(DATASET SECTION):
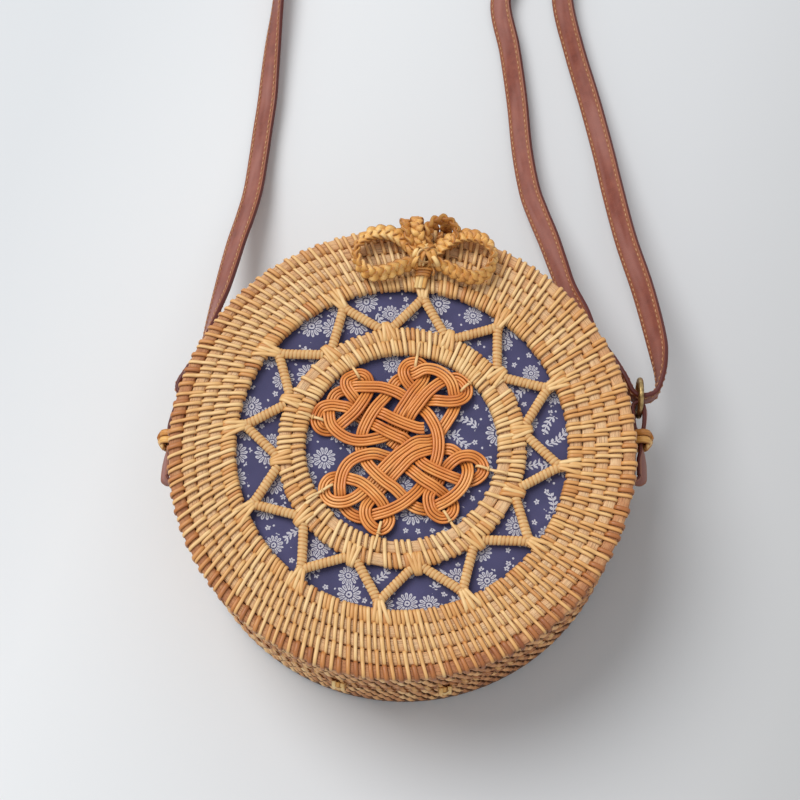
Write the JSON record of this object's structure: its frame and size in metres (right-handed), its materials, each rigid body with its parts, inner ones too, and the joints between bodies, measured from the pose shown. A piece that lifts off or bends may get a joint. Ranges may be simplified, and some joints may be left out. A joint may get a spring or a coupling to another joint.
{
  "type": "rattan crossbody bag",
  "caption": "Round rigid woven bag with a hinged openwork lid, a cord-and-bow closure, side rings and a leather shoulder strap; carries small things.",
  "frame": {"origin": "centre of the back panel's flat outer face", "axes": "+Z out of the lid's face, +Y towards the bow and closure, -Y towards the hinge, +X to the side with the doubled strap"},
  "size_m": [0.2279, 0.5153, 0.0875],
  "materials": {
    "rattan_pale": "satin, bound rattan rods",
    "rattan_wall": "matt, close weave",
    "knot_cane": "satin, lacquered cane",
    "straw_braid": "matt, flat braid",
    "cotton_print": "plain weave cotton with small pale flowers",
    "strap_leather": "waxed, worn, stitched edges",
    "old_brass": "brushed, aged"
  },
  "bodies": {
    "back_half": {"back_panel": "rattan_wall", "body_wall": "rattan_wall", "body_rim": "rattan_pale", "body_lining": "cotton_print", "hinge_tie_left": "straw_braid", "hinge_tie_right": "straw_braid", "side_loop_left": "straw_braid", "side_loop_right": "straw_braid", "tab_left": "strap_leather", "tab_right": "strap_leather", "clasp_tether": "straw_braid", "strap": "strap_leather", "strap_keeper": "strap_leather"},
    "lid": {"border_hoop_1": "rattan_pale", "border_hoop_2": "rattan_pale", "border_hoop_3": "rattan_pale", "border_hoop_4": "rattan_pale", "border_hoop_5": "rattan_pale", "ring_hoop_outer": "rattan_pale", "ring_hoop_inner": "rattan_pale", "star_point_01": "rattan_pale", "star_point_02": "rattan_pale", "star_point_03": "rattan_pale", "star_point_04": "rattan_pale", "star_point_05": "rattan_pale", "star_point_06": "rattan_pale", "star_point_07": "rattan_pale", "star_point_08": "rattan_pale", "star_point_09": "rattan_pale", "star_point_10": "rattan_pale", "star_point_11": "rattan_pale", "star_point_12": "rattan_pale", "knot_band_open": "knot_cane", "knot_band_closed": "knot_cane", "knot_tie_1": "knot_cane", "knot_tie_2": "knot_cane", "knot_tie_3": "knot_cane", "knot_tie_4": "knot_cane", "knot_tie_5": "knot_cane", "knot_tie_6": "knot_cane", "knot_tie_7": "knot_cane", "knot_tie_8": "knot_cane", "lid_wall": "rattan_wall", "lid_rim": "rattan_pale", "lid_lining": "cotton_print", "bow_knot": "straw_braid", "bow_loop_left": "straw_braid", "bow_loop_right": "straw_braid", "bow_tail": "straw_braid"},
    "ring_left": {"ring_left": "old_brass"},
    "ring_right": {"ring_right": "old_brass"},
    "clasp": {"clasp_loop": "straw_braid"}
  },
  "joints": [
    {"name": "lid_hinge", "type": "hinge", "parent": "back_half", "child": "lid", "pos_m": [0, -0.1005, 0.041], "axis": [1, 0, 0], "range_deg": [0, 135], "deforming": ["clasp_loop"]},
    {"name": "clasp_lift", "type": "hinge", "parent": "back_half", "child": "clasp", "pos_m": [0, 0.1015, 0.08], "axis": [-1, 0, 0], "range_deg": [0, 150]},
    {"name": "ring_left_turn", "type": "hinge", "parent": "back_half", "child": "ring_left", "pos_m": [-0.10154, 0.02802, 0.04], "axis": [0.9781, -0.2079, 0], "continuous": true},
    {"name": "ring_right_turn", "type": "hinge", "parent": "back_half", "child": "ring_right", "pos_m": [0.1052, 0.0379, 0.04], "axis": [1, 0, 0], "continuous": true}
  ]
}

(TASK REQUIREMENTS): Extract all of the data above without altering anything.

(EXPECTED OUTPUT):
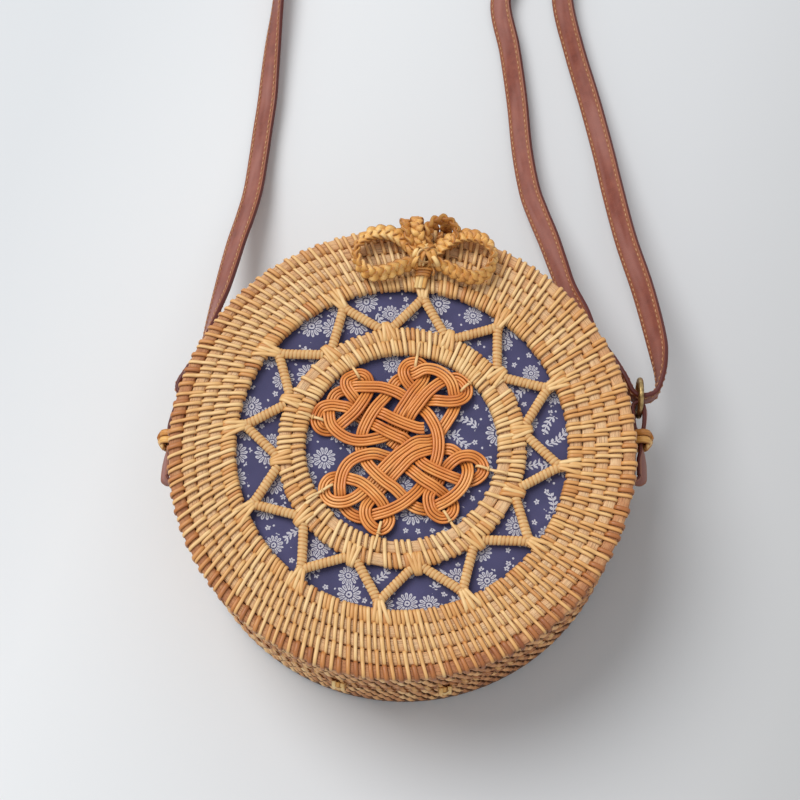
Write the JSON record of this object's structure: its frame and size in metres (right-handed), its materials, each rigid body with its parts, inner ones too, and the joints between bodies, measured from the pose shown. A piece that lifts off or bends may get a joint. Ranges may be simplified, and some joints may be left out. A joint may get a spring or a coupling to another joint.
{
  "type": "rattan crossbody bag",
  "caption": "Round rigid woven bag with a hinged openwork lid, a cord-and-bow closure, side rings and a leather shoulder strap; carries small things.",
  "frame": {"origin": "centre of the back panel's flat outer face", "axes": "+Z out of the lid's face, +Y towards the bow and closure, -Y towards the hinge, +X to the side with the doubled strap"},
  "size_m": [0.2279, 0.5153, 0.0875],
  "materials": {
    "rattan_pale": "satin, bound rattan rods",
    "rattan_wall": "matt, close weave",
    "knot_cane": "satin, lacquered cane",
    "straw_braid": "matt, flat braid",
    "cotton_print": "plain weave cotton with small pale flowers",
    "strap_leather": "waxed, worn, stitched edges",
    "old_brass": "brushed, aged"
  },
  "bodies": {
    "back_half": {"back_panel": "rattan_wall", "body_wall": "rattan_wall", "body_rim": "rattan_pale", "body_lining": "cotton_print", "hinge_tie_left": "straw_braid", "hinge_tie_right": "straw_braid", "side_loop_left": "straw_braid", "side_loop_right": "straw_braid", "tab_left": "strap_leather", "tab_right": "strap_leather", "clasp_tether": "straw_braid", "strap": "strap_leather", "strap_keeper": "strap_leather"},
    "lid": {"border_hoop_1": "rattan_pale", "border_hoop_2": "rattan_pale", "border_hoop_3": "rattan_pale", "border_hoop_4": "rattan_pale", "border_hoop_5": "rattan_pale", "ring_hoop_outer": "rattan_pale", "ring_hoop_inner": "rattan_pale", "star_point_01": "rattan_pale", "star_point_02": "rattan_pale", "star_point_03": "rattan_pale", "star_point_04": "rattan_pale", "star_point_05": "rattan_pale", "star_point_06": "rattan_pale", "star_point_07": "rattan_pale", "star_point_08": "rattan_pale", "star_point_09": "rattan_pale", "star_point_10": "rattan_pale", "star_point_11": "rattan_pale", "star_point_12": "rattan_pale", "knot_band_open": "knot_cane", "knot_band_closed": "knot_cane", "knot_tie_1": "knot_cane", "knot_tie_2": "knot_cane", "knot_tie_3": "knot_cane", "knot_tie_4": "knot_cane", "knot_tie_5": "knot_cane", "knot_tie_6": "knot_cane", "knot_tie_7": "knot_cane", "knot_tie_8": "knot_cane", "lid_wall": "rattan_wall", "lid_rim": "rattan_pale", "lid_lining": "cotton_print", "bow_knot": "straw_braid", "bow_loop_left": "straw_braid", "bow_loop_right": "straw_braid", "bow_tail": "straw_braid"},
    "ring_left": {"ring_left": "old_brass"},
    "ring_right": {"ring_right": "old_brass"},
    "clasp": {"clasp_loop": "straw_braid"}
  },
  "joints": [
    {"name": "lid_hinge", "type": "hinge", "parent": "back_half", "child": "lid", "pos_m": [0, -0.1005, 0.041], "axis": [1, 0, 0], "range_deg": [0, 135], "deforming": ["clasp_loop"]},
    {"name": "clasp_lift", "type": "hinge", "parent": "back_half", "child": "clasp", "pos_m": [0, 0.1015, 0.08], "axis": [-1, 0, 0], "range_deg": [0, 150]},
    {"name": "ring_left_turn", "type": "hinge", "parent": "back_half", "child": "ring_left", "pos_m": [-0.10154, 0.02802, 0.04], "axis": [0.9781, -0.2079, 0], "continuous": true},
    {"name": "ring_right_turn", "type": "hinge", "parent": "back_half", "child": "ring_right", "pos_m": [0.1052, 0.0379, 0.04], "axis": [1, 0, 0], "continuous": true}
  ]
}